Thursday, September 01, 2005

There are valid debates regarding evolution: creationism is not one of them

The Guardian features a good article about the debate over whether creationism or "intelligence design" should be taught in tandem with evolution in biology classes. In sum, creationism and evolution are not equal arguments, or as a maxim quoted in the article states "When two opposite points of view are expressed with equal intensity, the truth does not necessarily lie exactly half way between. It is possible for one side simply to be wrong." The article is a thoughtful and comprehensive look at evolutionary theory written by scientists, something creationists have yet to offer in advocating that their beliefs be taught as science.

Anyway, here' s more from "One Side Can Be Wrong":

Among the controversies that students of evolution commonly face, these are genuinely challenging and of great educational value: neutralism versus selectionism in molecular evolution; adaptationism; group selection; punctuated equilibrium; cladism; "evo-devo"; the "Cambrian Explosion"; mass extinctions; interspecies competition; sympatric speciation; sexual selection; the evolution of sex itself; evolutionary psychology; Darwinian medicine and so on. The point is that all these controversies, and many more, provide fodder for fascinating and lively argument, not just in essays but for student discussions late at night.

Intelligent design is not an argument of the same character as these controversies. It is not a scientific argument at all, but a religious one. It might be worth discussing in a class on the history of ideas, in a philosophy class on popular logical fallacies, or in a comparative religion class on origin myths from around the world. But it no more belongs in a biology class than alchemy belongs in a chemistry class, phlogiston in a physics class or the stork theory in a sex education class.

...Why isn't creationism (or its incarnation as intelligent design) just another scientific controversy, as worthy of scientific debate as the dozen essay topics we listed above? Here's why.
If ID really were a scientific theory, positive evidence for it, gathered through research, would fill peer-reviewed scientific journals. This doesn't happen. It isn't that editors refuse to publish ID research. There simply isn't any ID research to publish. Its advocates bypass normal scientific due process by appealing directly to the non-scientific public and - with great shrewdness - to the government officials they elect.

...Never do they offer positive evidence in favour of intelligent design. All we ever get is a list of alleged deficiencies in evolution. We are told of "gaps" in the fossil record. Or organs are stated, by fiat and without supporting evidence, to be "irreducibly complex": too complex to have evolved by natural selection.

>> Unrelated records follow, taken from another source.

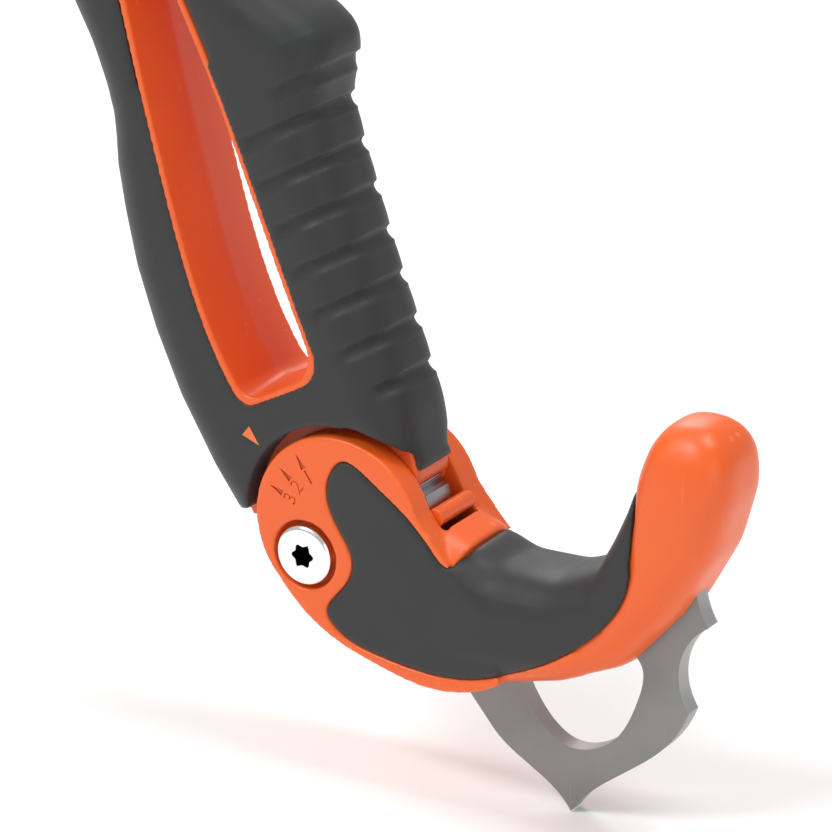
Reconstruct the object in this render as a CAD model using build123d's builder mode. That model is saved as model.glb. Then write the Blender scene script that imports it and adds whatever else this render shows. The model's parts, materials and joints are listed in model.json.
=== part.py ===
from build123d import *
from math import atan2, cos, degrees, hypot, radians, sin
import os

# Technical ice axe with a bowed shaft and an adjustable hand rest.
# Frame: +Z up, +X towards the pick, the tool's middle plane is Y = 0.
# The origin is the centre of the hand grip. Millimetres.

os.makedirs("parts", exist_ok=True)

# ---- grip -------------------------------------------------------------------
grip_lean = 22.8         # the grip leans back from upright by this angle, degrees
grip_width = 24.6        # across Y
grip_corner = 9.0        # rounding of the grip's section
grip_front = 24.4        # front face, from the grip's centre line
grip_back = 27.0         # back face, from the same line
grip_end = 41.0          # bottom edge of the grip, below its centre
ledge_reach = 34.6       # finger ledge, from the centre line
ledge_height = 43.0      # finger ledge, above the grip's centre
handle_top = 130.0       # top of the handle, above the grip's centre
cover_wall = 2.2         # thickness of the soft cover over the core
loop_lining = 1.6        # rim of the core around the finger loop
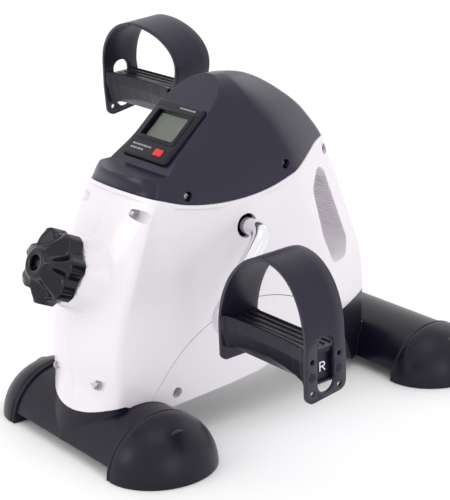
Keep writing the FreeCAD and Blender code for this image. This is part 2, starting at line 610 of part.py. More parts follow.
def build_pedals():
    for side, tilt, name in ((-1, 5.8, "left"), (1, 2.6, "right")):
        y, z = crank_end(side)
        for part, shape in (("pedal", pedal_body()), ("strap", strap())):
            if side < 0:
                shape = shape.mirror(V(0, 0, 0), X_AXIS)
            shape.rotate(V(0, 0, 0), X_AXIS, tilt)
            shape.translate(V(0, y, z))
            save("%s_%s" % (name, part), shape)


def pedal_body():
    """Foot rest about its spindle at y = z = 0, waisted between its two end plates."""
    wires = []
    for x, half, low in PEDAL_ROWS:
        outline = [(-half * 0.72, low), (-half, 12.0), (-half * 0.92, RIDGE), (-half * 0.72, TREAD_TOP),
                   (half * 0.86, TREAD_TOP - 1.0), (half, 13.0), (half * 0.7, low)]
        wires.append(Part.makePolygon([V(x, y, z) for y, z in outline + outline[:1]]))
    body = Part.makeLoft(wires, True, False)
    pocket = prism_x([(-11, -6), (11, -6), (11, 13), (-11, 13)], PEDAL_OUT - STRAP_T - 4.0, PEDAL_OUT, 3.0)
    body = body.cut([pocket, rod_x(100, 184.6, 0, 0, SPINDLE_R + RUNNING), rod_x(184.5, 190.5, 0, 0, 9.5)])
    studs = [rod_x(PEDAL_OUT - STRAP_T - 3.0, PEDAL_OUT + 1.2, s * HOLE_Y, HOLE_Z, 1.9) for s in (-1, 1)]
    return body.fuse(studs)


def strap():
    """Foot strap: a loop over the pedal whose two ends lie flat against the pedal's ends."""
    middle = (PEDAL_IN + PEDAL_OUT) / 2
    half = PEDAL_OUT - middle
    band = arch(middle, half, STRAP_TOP).cut(arch(middle, half - STRAP_T, STRAP_TOP - STRAP_T))
    outer_end = prism_x(STRAP_END, middle, PEDAL_OUT + 1, 7.0)
    inner_end = prism_x([(y * 0.95, max(z, -17.0)) for y, z in STRAP_END], PEDAL_IN - 1, middle, 6.0)
    band = band.common(outer_end.fuse(inner_end))
    slot = prism_x([(-8.2, -15.5), (8.2, -15.5), (8.2, 28.5), (-8.2, 28.5)], middle, PEDAL_OUT + 1, 8.0)
    spots = [(s * HOLE_Y, HOLE_Z + HOLE_STEP * i) for s in (-1, 1) for i in (-1, 0, 1)]
    holes = [rod_x(middle, PEDAL_OUT + 1, y, z, 2.1) for y, z in spots]
    return band.cut(holes + [slot, rod_x(PEDAL_IN - 1, middle, 0, 0, 9.0)])


def arch(middle, half, top):
    """Solid bounded by two upright sides and half an ellipse, wide enough to be trimmed in Y."""
    low = -60.0
    left, right = V(middle - half, -30, STRAP_SPRING), V(middle + half, -30, STRAP_SPRING)
    peak = V(middle, -30, top)
    feet = V(right.x, -30, low), V(left.x, -30, low)
    edges = [quarter(left, peak, V(left.x, -30, top)), quarter(peak, right, V(right.x, -30, top)),
             Part.LineSegment(right, feet[0]).toShape(), Part.LineSegment(feet[0], feet[1]).toShape(),
             Part.LineSegment(feet[1], left).toShape()]
    return Part.Face(Part.Wire(edges)).extrude(Y_AXIS * 60)


def main():
    os.makedirs("parts", exist_ok=True)
    build_body()
    build_screws()
    build_floor_bars()
    build_frame()
    build_crank()
    build_brake()
    build_console()
    build_sensor()
    build_pedals()


main()
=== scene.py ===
"""Looks of the pedal exerciser: the visible pieces as fine meshes, their materials, the stage and the light.

Shapes are worked out in millimetres in the part's own layout, where Y = 0 is midway between the two floor
bars, and are moved by Y_SHIFT and scaled to metres when a mesh is made.
"""
import json
import math

import bmesh
import bpy
import numpy as np
from mathutils import Matrix, Vector


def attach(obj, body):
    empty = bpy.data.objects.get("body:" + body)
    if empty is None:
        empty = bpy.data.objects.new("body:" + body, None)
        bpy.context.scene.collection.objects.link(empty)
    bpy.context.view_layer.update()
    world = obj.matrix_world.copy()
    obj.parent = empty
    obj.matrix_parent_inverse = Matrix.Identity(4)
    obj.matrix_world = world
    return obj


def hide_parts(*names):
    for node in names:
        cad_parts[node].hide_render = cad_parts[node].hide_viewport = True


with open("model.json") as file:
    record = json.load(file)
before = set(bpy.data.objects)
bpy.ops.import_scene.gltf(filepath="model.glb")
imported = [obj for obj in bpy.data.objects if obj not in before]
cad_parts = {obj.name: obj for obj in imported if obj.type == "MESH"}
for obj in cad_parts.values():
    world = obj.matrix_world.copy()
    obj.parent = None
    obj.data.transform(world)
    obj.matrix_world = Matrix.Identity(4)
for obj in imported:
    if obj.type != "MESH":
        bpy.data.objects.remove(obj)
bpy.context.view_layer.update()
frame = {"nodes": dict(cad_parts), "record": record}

# ---- dimensions, mm ----
Y_SHIFT = 9.7
FOOT_Y = 152.0
BAR_TOP, BAR_BOTTOM, BAR_HALF = 42.0, 9.0, 71.0
CAP_HEIGHT, CAP_DOME, CAP_RIM = 44.0, 42.0, 5.0
FLATTEN = 12.0 / 11.0
WALL, MID_WALL = 2.6, 1.3
SEAM_GAP, ARCH_GAP = 0.15, 0.55
OUT = 60.0                          # how far posts and cutters run outward, past the surface
AXLE_Y, AXLE_Z = -44.0, 168.0
CRANK_RADIUS, CRANK_ANGLE = 83.5, -134.0
CRANK_ROD_R, CRANK_HOLE_R = 7.0, 10.0
SPINDLE_R, SPINDLE_END = 6.0, 189.0
ARM_X, ARM_LEAN, BEND = 68.0, 12.0, 12.0
PEDAL_IN, PEDAL_OUT = 105.0, 204.0
PEDAL_TILT = {"left": 5.8, "right": 2.6}
STRAP_T, STRAP_HALF, STRAP_TOP = 2.6, 19.3, 80.0
STRAP_FOOT_FRONT, STRAP_FOOT_REAR = -21.5, -17.5
HOLE_Y, HOLE_Z, HOLE_STEP = 12.9, -0.9, 12.3
SLOPE_Y, SLOPE_Z, SLOPE_ANGLE = -115.5, 219.0, math.radians(42.34)
CONSOLE_HALF, CONSOLE_LEN, CONSOLE_T = 28.5, 55.0, 12.0
CENTRE_UP, PROUD = 34.3, 1.5
LCD_HALF, LCD_LOW, LCD_HIGH = 20.3, -8.0, 17.5
BUTTON = (8.4, 18.4, -22.8, -16.2)
CASE = (-CONSOLE_HALF, CONSOLE_HALF, -CONSOLE_LEN / 2, CONSOLE_LEN / 2)
KNOB_TILT = math.radians(23.4)
KNOB_Y, KNOB_Z = -190.0, 150.5
KNOB_R, KNOB_SKIRT, KNOB_HUB_R, KNOB_HUB = 30.0, 15.0, 11.5, 12.0
KNOB_LOBES = 7
BOSS_TOP = -1.5

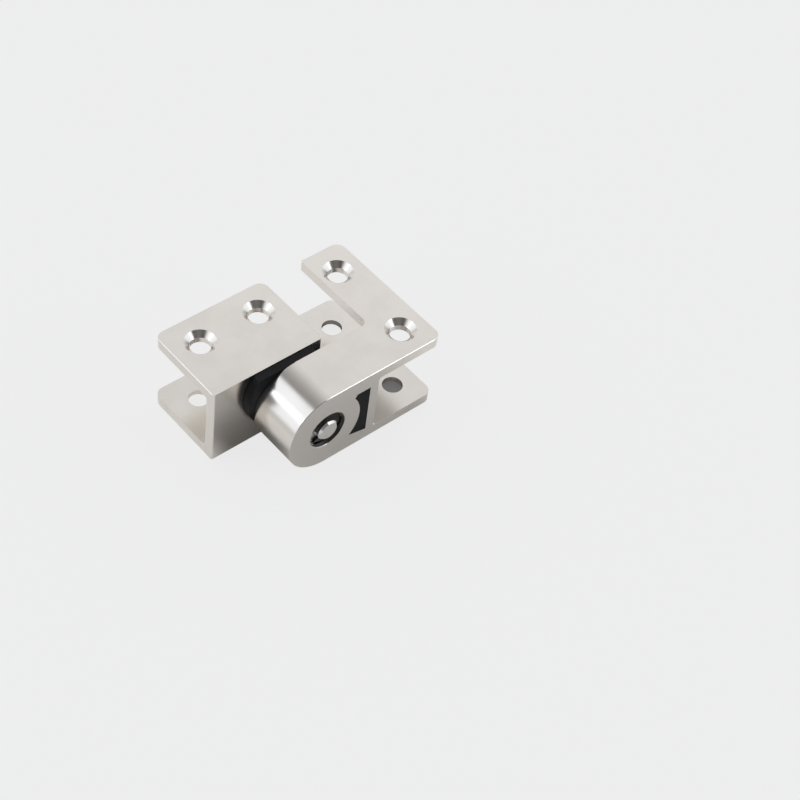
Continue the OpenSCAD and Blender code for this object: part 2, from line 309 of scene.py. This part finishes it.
def cosine_to(vector):
    """Cosine of the angle between the direction looked in and a fixed one."""
    length = math.sqrt(sum(c * c for c in vector))
    n = tree.nodes.new("ShaderNodeVectorMath")
    n.operation = "DOT_PRODUCT"
    tree.links.new(direction, n.inputs[0])
    n.inputs[1].default_value = [c / length for c in vector]
    return n.outputs["Value"]


def soft_light(vector, inner, outer, strength):
    dark, full = math.cos(math.radians(outer)), math.cos(math.radians(inner))
    return math_node(tree, "MULTIPLY", smooth_range(tree, cosine_to(vector), dark, full), strength)


rise = math_node(tree, "ADD", cosine_to(ROOM_BRIGHT_SIDE), ROOM_ONSET)
rise = math_node(tree, "DIVIDE", math_node(tree, "MAXIMUM", rise, 0.0), 1.0 + ROOM_ONSET)
level = math_node(tree, "MULTIPLY_ADD", math_node(tree, "POWER", rise, ROOM_POWER), ROOM_GAIN, ROOM_DARK)
level = math_node(tree, "MINIMUM", level, ROOM_MOST)
for light in SOFT_LIGHTS:
    level = math_node(tree, "MAXIMUM", level, soft_light(*light))
tint = mix_colour(tree, smooth_range(tree, level, COOL_FROM, COOL_TO), WHITE, COOL)
coloured = tree.nodes.new("ShaderNodeVectorMath")
coloured.operation = "SCALE"
tree.links.new(tint, coloured.inputs[0])
tree.links.new(level, coloured.inputs["Scale"])
shown = mix_colour(tree, tree.nodes.new("ShaderNodeLightPath").outputs["Is Camera Ray"],
                   coloured.outputs[0], (BACKGROUND, BACKGROUND, BACKGROUND, 1))
tree.links.new(shown, tree.nodes["Background"].inputs["Color"])


# Camera, fitted to the photograph

CAMERA_PLACE = (-0.2041523, -0.2250893, 0.3446787)
RIGHT = (0.7556228, -0.6466285, 0.1044306)
DOWN = (-0.4347550, -0.6143733, -0.6584327)
FORWARD = (0.4899207, 0.4521250, -0.7453594)
LENS_MM, SENSOR_MM = 79.824, 36
CLIP_START = 0.01

camera_data = bpy.data.cameras.new("camera")
camera_data.sensor_width = SENSOR_MM
camera_data.lens = LENS_MM
camera_data.clip_start = CLIP_START
camera = bpy.data.objects.new("camera", camera_data)
scene.collection.objects.link(camera)
turn = Matrix((RIGHT, [-c for c in DOWN], [-c for c in FORWARD])).transposed()
camera.matrix_world = Matrix.Translation(CAMERA_PLACE) @ turn.to_4x4()
scene.camera = camera
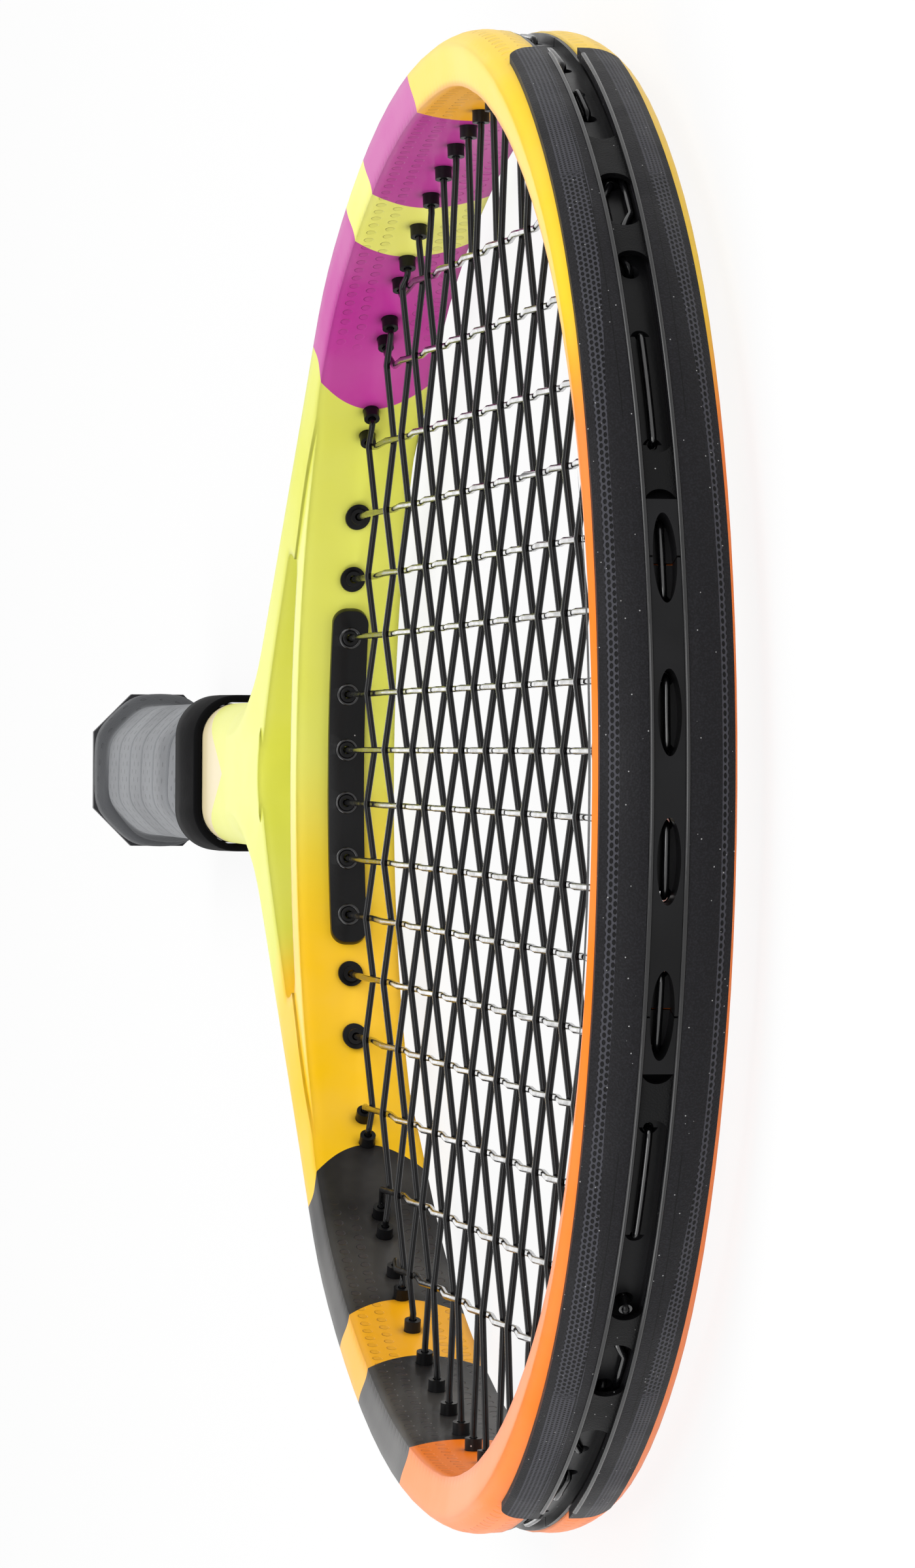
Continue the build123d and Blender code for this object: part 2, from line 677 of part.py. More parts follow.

...If complex organisms demand an explanation, so does a complex designer. And it's no solution to raise the theologian's plea that God (or the Intelligent Designer) is simply immune to the normal demands of scientific explanation. To do so would be to shoot yourself in the foot. You cannot have it both ways. Either ID belongs in the science classroom, in which case it must submit to the discipline required of a scientific hypothesis. Or it does not, in which case get it out of the science classroom and send it back into the church, where it belongs.


Chris said...

I think the whole "debate" is ridiculous. Even for those who are religious, it is possible to reconcile the two sides. But it's beyond the intellectual capacity of most fundamentalists to realize this. I'm Catholic myself (and rather orthodox) and Intelligent Design actually goes against the theology. One would have to get into the complicated origins of Christianity in this country in order to explain why some have embraced this "theory" and others recognize it for what it is, rubbish.

Elaine said...

Yeah, I think it's good that religions or religious people who disagree with ID speak up about it because otherwise we allow ourselves to be painted into a corner by the fundamentalists. ID, in holding that nature and especially humans are products of an "intelligent" designer seems to stem from a self-contradictary worldliness--a claim to have deigned God's will--on the part of people who otherwise would claim to be humble servants of God. I can see where one might challenge evolution based on the Second Law of Thermodynamics, but Intelligent Design isn't even addressing this.
Anyhow, I would be interested to hear the Catholic perspective on ID, or maybe I should try to look it up and spare you a potentially time-consuming explanation.

Chris said...

The best explanation I've found is here:

On the surface ID, seems attractive but it's not even thought out very well. On the other side, however, the reason why ID is gaining adherents is because there are holes in evolutionary theory. These things that are unexplained are described as "random" by atheists and as "God's plan" by theists. The fact remains that through our own powers of observation we don't know. There's nothing wrong with saying in a class that we don't yet know these things.

For more on this from a Catholic Priest:

I think I've avoided the lengthy explanation. But very quickly, one reason this isn't a problem with the Catholic Church is that it's not democratic and theology has to be approved, whereas charismatic Christianity has no ruling authority, so any pastor can spout off (emotionally) whatever he wants without much consequence.